To help with this, Cohen and two partners produce the Seed Accelerator Rankings Project annually for entrepreneurs to evaluate accelerator programs. Since accelerators can’t always divulge information about their individual startups, these rankings help the programs to showcase their results and performance while still maintaining confidentiality for startups.

Based on her dissertation research, Cohen saw several organizational design elements emerge for the top startup accelerator programs. She found that accelerators with smaller cohorts tend to have stronger performance, and programs sponsored by investors or universities (rather than governments or corporations) raise more money. In addition, programs run by former entrepreneurs are correlated with lower valuations, versus those run by former investors or government employees, which draw higher valuations. Other factors, such as providing workspace, show mixed results and may not be as important to the accelerator’s design.

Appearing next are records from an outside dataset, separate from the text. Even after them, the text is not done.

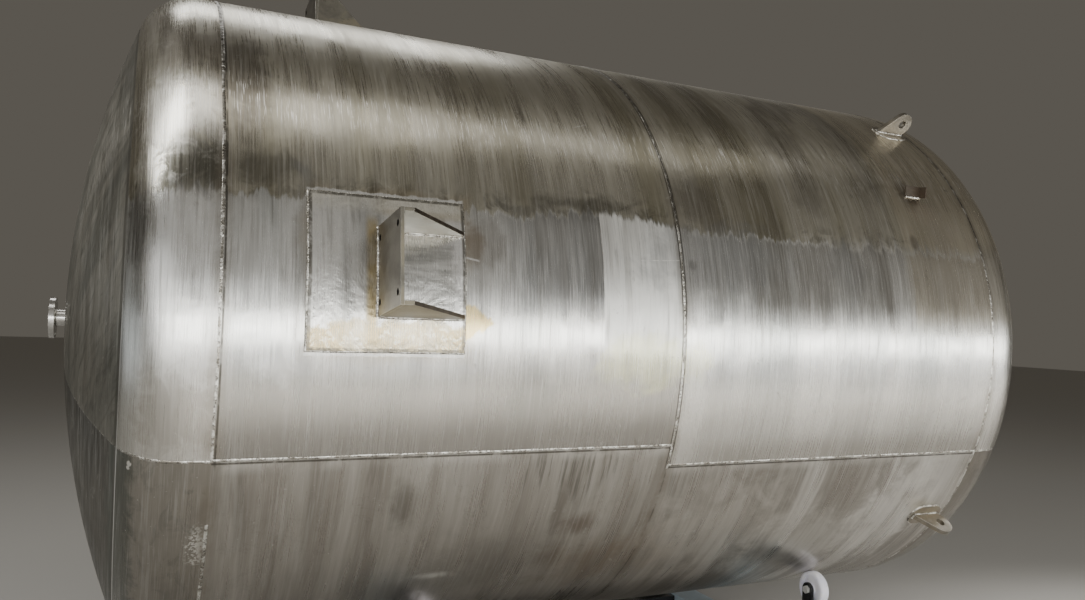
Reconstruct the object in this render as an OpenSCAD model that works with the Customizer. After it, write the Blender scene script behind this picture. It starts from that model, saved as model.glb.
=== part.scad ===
/* [Shell] */
// Outside diameter of the cylindrical shell
shell_od = 2400; // [2300:10:2500]
// Thickness of the shell and head plates
plate_t = 10; // [8:1:14]
// Length of the left shell course, weld to weld
left_course = 1466; // [1400:1:1500]
// Length of the right shell course, weld to weld
right_course = 1512; // [1450:1:1550]
// Height of the tank's axis above the floor
axis_h = 1500; // [1490:1:1520]
// Angle of the front seam of the left course, degrees above horizontal
left_seam = -17.2; // [-19:0.1:-15]
// Angle of the front seam of the right course, degrees above horizontal
right_seam = -20.8; // [-22:0.1:-19]

/* [Heads] */
// Length of the straight flange of each dished head
head_flange = 51; // [40:1:55]
// Outside radius of the knuckle
knuckle_r = 196; // [180:1:210]
// Outside radius of the crown
crown_r = 2940; // [2800:10:3000]
// Slope of the seam across each crown, degrees
crown_seam = 12.5; // [12:0.1:13]
// Distance of the left crown seam below the tank's axis
left_crown_drop = 100; // [98:1:104]
// Distance of the right crown seam below the tank's axis
right_crown_drop = 173; // [170:1:176]

/* [Nozzles] */
// Outside diameter of the nozzle pipe
pipe_od = 60.3; // [54:0.1:64]
// Bore of the nozzle
pipe_id = 54.5; // [48:0.1:55]
// Outside diameter of the flange
flange_od = 152; // [148:1:156]
// Thickness of the flange, raised face included
flange_t = 20; // [17:1:22]
// Diameter of the raised face
face_od = 92; // [88:1:96]
// Distance from the crown to the flange face
nozzle_out = 57; // [50:1:70]
// Bolt circle of the flange
flange_pcd = 120.5; // [118:0.5:123]
// Diameter of the flange bolt holes
flange_hole = 19; // [16:1:20]

/* [Support brackets] */
// Angle of the front bracket above horizontal, the others follow at quarter turns
bracket_a = 8.4; // [6:0.1:10]
// Distance of the pads from the left head weld
pad_x = 225; // [210:1:240]
// Length of the pads along the tank
pad_len = 457; // [440:1:470]
// Lower edge of the front pad, degrees above horizontal
pad_a0 = -2.45; // [-4:0.05:-2]
// Upper edge of the front pad, degrees above horizontal
pad_a1 = 19.2; // [18:0.1:20]
// Thickness of the pads
pad_t = 10; // [8:1:12]
// Distance of the bearing plates from the left head weld
plate_x = 418; // [400:1:430]
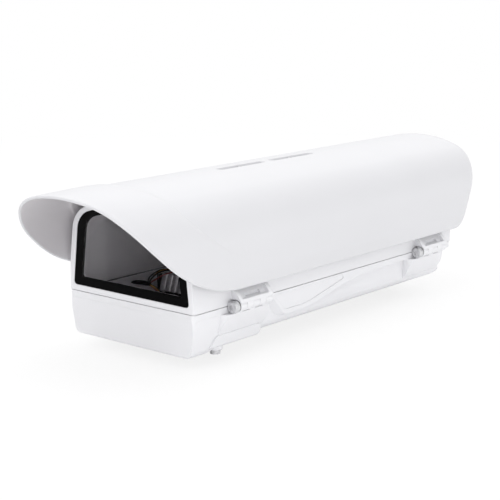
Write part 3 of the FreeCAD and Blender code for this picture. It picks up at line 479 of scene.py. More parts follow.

As the popularity of startup accelerators climbs in 2020, Cohen will continue to study what works and what doesn’t. She also wants to know how accelerators influence the career trajectories of entrepreneurs who participate.

“We know accelerators work for some ventures, but we’re wondering what their impact is on entrepreneurial careers,” she said. “We’re also looking at how these entrepreneurs build relationships with different types of investors, such as angel inventors, venture capitalists and corporate investment.”

Cohen studies accelerator programs with several colleagues. “The Design of Startup Accelerators” was co-authored by Daniel Fehder of the University of Southern California, Yael Hochberg of Rice University and Fiona Murray of the Massachusetts Institute of Technology. Cohen published the Administrative Science Quarterly and forthcoming Organization Science papers with her doctoral advisor Chris Bingham of the University of North Carolina and Benjamin Hallen of the University of Washington.